The Enlightenment period was an extremely impactful revolution which caused changes in societies around the world. It began in 1651, people across the country took a stand against their unfair rights. In order to have a peaceful society, everyone must be treated with equality which can only occur if there is a fair government system in place. If people have to fight and kill to have their natural rights granted, something has to be done about it. 

Blog Post #7: (Episode 7)

Christiaan Huygens

Dutch scientist Christiaan Huygens not only proposed the earliest theory about the nature of light, he also put optics to good use when he turned a telescope toward Saturn and observed that its odd blob-like shape, Galileo had first seen the shape in a telescope and drew it in his notebook as something like ears on the planet, was in fact caused by rings.

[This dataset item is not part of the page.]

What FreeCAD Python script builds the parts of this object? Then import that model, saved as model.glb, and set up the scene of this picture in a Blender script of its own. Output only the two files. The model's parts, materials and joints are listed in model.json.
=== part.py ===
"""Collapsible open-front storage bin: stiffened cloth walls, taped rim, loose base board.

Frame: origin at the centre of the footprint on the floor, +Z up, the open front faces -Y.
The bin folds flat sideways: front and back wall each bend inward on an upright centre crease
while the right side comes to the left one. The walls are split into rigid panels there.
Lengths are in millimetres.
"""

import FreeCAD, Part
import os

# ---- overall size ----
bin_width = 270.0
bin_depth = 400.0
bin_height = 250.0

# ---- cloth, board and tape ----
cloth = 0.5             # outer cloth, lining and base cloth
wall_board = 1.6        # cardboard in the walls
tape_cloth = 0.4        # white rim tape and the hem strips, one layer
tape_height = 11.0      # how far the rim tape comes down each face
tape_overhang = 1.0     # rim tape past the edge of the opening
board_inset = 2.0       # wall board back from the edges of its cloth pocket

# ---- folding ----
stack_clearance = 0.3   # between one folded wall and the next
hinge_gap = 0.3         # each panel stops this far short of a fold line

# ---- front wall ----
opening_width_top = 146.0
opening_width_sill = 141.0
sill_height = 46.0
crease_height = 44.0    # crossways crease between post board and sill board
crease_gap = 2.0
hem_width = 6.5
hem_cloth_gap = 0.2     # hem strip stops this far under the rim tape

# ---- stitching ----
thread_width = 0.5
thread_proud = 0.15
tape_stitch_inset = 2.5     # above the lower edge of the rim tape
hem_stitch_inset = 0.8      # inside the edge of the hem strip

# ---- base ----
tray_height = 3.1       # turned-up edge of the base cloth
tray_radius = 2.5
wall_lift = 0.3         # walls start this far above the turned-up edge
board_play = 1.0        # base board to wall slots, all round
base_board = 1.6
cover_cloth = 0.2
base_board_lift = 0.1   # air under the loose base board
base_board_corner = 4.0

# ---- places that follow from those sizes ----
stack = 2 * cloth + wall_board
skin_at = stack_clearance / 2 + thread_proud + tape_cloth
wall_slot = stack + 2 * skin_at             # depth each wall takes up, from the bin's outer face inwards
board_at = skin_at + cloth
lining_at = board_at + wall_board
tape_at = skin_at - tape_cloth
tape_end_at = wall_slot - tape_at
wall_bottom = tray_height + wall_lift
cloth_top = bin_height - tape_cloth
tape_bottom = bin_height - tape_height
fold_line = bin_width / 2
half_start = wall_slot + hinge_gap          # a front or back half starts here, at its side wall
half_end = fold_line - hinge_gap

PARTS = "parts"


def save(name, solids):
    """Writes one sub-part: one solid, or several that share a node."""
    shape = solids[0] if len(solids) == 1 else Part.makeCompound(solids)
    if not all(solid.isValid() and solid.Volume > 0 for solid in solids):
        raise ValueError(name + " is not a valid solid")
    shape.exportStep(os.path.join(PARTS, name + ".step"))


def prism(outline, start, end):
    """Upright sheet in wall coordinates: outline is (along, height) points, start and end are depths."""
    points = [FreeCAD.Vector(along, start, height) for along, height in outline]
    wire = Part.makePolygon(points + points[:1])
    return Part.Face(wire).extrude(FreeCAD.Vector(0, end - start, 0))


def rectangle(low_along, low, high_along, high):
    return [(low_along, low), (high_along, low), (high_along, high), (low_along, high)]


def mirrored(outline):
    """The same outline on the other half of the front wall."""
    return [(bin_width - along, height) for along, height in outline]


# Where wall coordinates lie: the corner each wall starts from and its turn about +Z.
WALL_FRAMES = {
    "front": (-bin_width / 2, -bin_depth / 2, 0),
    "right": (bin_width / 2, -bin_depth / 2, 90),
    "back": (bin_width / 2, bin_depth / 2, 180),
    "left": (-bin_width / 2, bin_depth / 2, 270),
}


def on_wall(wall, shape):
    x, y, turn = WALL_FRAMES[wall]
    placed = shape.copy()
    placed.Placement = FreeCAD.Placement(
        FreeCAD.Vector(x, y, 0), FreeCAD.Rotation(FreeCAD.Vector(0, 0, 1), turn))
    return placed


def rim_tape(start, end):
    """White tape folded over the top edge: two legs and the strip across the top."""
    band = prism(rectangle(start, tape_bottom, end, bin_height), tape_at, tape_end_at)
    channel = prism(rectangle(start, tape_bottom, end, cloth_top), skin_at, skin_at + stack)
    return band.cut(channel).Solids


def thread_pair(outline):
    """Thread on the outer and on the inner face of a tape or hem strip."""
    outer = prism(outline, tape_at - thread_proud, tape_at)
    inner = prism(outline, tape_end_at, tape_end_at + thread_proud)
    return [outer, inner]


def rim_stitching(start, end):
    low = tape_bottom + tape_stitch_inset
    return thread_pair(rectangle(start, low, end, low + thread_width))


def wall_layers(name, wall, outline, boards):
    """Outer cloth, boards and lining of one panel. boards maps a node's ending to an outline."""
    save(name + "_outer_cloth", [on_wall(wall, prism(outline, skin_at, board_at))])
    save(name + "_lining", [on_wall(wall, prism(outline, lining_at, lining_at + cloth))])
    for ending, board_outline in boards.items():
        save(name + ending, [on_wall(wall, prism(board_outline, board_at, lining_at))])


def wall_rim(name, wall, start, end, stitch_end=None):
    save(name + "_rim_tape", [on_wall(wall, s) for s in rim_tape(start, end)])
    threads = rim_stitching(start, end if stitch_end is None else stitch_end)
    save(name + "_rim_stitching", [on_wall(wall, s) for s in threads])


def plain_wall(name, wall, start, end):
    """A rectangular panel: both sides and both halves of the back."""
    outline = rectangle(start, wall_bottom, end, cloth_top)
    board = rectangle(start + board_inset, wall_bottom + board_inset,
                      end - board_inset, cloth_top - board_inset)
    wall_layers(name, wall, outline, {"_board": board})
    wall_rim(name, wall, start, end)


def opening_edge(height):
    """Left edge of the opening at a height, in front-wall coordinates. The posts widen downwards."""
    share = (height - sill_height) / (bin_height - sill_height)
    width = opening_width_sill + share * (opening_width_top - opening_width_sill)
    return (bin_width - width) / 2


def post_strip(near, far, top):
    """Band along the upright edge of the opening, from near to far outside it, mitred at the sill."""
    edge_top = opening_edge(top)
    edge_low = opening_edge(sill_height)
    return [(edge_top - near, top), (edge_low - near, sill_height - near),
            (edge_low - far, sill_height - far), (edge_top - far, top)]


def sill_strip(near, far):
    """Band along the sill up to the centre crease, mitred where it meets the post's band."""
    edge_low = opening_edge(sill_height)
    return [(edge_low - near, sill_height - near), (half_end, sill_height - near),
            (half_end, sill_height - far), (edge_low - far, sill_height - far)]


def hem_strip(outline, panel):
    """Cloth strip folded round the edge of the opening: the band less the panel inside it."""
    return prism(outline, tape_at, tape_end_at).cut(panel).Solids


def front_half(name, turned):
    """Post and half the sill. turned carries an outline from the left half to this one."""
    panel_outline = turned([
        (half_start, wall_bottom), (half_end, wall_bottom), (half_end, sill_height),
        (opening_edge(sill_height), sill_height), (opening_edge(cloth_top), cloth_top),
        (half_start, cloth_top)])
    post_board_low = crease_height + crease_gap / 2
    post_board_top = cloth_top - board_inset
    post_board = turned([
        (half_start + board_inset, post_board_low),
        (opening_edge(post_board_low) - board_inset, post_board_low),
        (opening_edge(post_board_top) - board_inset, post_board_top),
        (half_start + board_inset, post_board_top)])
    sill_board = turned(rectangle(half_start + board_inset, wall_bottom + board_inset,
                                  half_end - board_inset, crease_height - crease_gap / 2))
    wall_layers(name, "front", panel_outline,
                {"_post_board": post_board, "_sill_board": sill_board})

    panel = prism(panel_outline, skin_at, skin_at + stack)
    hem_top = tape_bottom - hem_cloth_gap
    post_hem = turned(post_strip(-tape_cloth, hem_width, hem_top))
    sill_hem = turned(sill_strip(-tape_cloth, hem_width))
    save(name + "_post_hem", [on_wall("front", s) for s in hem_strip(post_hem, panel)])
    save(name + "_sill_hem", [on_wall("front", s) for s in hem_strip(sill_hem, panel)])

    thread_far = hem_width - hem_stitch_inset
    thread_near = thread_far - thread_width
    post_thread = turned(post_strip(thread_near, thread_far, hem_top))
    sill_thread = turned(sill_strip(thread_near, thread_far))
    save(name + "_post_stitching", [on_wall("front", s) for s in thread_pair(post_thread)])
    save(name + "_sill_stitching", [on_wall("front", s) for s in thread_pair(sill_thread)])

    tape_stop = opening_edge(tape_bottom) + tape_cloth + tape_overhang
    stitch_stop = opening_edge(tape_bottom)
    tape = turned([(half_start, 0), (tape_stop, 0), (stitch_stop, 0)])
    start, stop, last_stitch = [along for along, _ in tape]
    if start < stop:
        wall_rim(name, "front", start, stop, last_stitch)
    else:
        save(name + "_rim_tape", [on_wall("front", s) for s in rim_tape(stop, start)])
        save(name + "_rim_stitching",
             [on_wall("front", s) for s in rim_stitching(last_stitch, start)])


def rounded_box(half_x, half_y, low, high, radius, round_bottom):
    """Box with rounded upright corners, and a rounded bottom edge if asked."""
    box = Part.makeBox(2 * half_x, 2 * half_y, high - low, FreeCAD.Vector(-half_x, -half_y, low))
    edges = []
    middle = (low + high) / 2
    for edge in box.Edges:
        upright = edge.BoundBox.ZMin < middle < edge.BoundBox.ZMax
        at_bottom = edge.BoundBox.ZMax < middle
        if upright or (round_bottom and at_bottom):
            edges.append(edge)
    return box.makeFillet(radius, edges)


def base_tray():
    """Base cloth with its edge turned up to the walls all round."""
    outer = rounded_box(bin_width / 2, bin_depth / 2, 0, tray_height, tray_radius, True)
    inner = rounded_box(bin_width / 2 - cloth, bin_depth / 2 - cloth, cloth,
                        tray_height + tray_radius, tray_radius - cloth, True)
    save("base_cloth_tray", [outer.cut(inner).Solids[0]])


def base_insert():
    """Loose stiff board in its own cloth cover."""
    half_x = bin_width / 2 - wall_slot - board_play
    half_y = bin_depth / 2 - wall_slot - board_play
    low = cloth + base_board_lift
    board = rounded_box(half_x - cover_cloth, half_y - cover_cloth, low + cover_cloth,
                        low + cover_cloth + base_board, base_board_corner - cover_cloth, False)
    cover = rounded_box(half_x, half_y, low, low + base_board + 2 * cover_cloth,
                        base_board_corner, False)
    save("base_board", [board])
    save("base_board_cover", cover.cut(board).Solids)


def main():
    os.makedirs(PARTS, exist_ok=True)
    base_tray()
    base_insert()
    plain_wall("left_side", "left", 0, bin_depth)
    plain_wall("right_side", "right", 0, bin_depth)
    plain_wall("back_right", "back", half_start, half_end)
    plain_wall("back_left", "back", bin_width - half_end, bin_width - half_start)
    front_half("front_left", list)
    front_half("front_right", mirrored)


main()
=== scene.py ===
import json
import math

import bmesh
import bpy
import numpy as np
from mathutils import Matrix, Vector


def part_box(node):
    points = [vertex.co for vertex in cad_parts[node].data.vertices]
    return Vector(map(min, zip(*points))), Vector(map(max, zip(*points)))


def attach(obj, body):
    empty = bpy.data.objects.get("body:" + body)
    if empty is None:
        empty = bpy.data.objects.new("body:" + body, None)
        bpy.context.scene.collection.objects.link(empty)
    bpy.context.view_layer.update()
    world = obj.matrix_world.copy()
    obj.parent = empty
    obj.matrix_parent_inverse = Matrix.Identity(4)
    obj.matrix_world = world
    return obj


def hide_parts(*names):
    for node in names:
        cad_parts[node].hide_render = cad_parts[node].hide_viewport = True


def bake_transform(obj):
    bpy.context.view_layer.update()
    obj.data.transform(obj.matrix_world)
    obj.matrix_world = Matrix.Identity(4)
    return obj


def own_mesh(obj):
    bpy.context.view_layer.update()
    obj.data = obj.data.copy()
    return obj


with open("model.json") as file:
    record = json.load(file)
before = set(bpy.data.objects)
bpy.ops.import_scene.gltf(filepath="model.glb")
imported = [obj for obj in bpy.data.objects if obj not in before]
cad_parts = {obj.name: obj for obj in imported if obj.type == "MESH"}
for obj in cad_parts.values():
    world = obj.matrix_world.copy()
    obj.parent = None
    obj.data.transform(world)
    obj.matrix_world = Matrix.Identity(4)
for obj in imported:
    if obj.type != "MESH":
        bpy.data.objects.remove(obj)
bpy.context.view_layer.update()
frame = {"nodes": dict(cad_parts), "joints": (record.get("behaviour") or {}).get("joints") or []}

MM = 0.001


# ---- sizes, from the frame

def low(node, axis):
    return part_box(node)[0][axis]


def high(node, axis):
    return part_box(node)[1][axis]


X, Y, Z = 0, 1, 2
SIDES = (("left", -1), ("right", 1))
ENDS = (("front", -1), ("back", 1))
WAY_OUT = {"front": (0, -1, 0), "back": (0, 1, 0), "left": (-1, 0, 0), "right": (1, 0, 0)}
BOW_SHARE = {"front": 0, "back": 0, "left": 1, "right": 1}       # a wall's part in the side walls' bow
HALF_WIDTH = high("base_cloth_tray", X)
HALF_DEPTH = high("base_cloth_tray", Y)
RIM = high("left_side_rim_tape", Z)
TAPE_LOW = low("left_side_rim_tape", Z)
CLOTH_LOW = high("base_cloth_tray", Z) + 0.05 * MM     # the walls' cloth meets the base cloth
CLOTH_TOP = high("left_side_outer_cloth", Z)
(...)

Working as an astronomer, physicist, mathematician and inventor, Huygens made a number of important contributions to science.

Blog Post #8: (Episode 8)

Einstein’s Theory of Special Relativity

The theory of special relativity was developed by Albert Einstein in 1905, and it forms part of the basis of modern physics. After finishing his work in special relativity, Einstein spent a decade pondering what would happen if one introduced acceleration. This formed the basis of his general relativity, published in 1915.

The theory of special relativity explains how space and time are linked for objects that are moving at a consistent speed in a straight line. One of its most famous aspects concerns objects moving at the speed of light. 

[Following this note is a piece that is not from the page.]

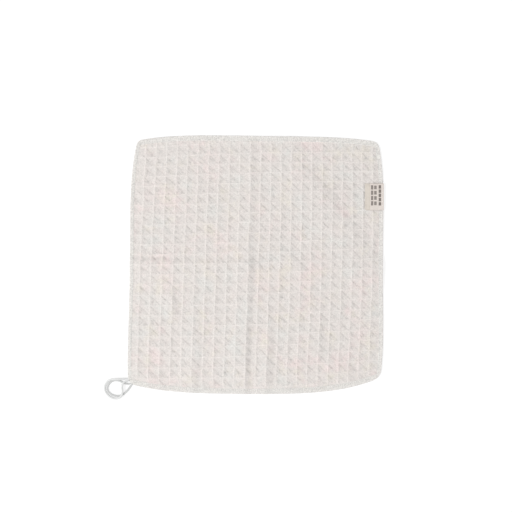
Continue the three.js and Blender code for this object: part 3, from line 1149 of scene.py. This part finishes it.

Simply put, as an object approaches the speed of light, its mass becomes infinite and it is unable to go any faster than light travels. This cosmic speed limit has been a subject of much discussion in physics, and even in science fiction, as people think about how to travel across vast distances.

Blog Post #9: (Episode 9)

Edward Kasner

Edward Kasner (April 2, 1878 – January 7, 1955) was a prominent American Mathematician who was appointed Tutor on Mathematics in the Columbia University Mathematics Department. Kasner was the first Jew appointed to a faculty position in the sciences at Columbia University. Subsequently, he became an adjunct professor in 1906, and a full professor in 1910, at the university. Differential Geometry was his main field of study. In addition to introducing the term “googol”, he is known also for the Kasner Metric and the Kasner Polygon.

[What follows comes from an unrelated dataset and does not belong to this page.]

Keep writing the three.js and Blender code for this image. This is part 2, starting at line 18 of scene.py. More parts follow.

Blog Post #10: (Episode 10)

Humphry Davy

Sir Humphry Davy was a Cornish chemist best known for his contributions to the discoveries of chlorine and iodine. In 1798, he was appointed chemical superintendent of the Pneumatic Institution to study the therapeutic uses of various gases, after which he made several reports on the effects of inhaling nitrous oxide (laughing gas). On a related front, in 1815, he invented the Davy lamp, which allowed miners to work safely in close contact with flammable gases. Davy was also a charismatic speaker, and his scientific presentations at the Royal Institution of Great Britain were extremely popular among Londoners of the day.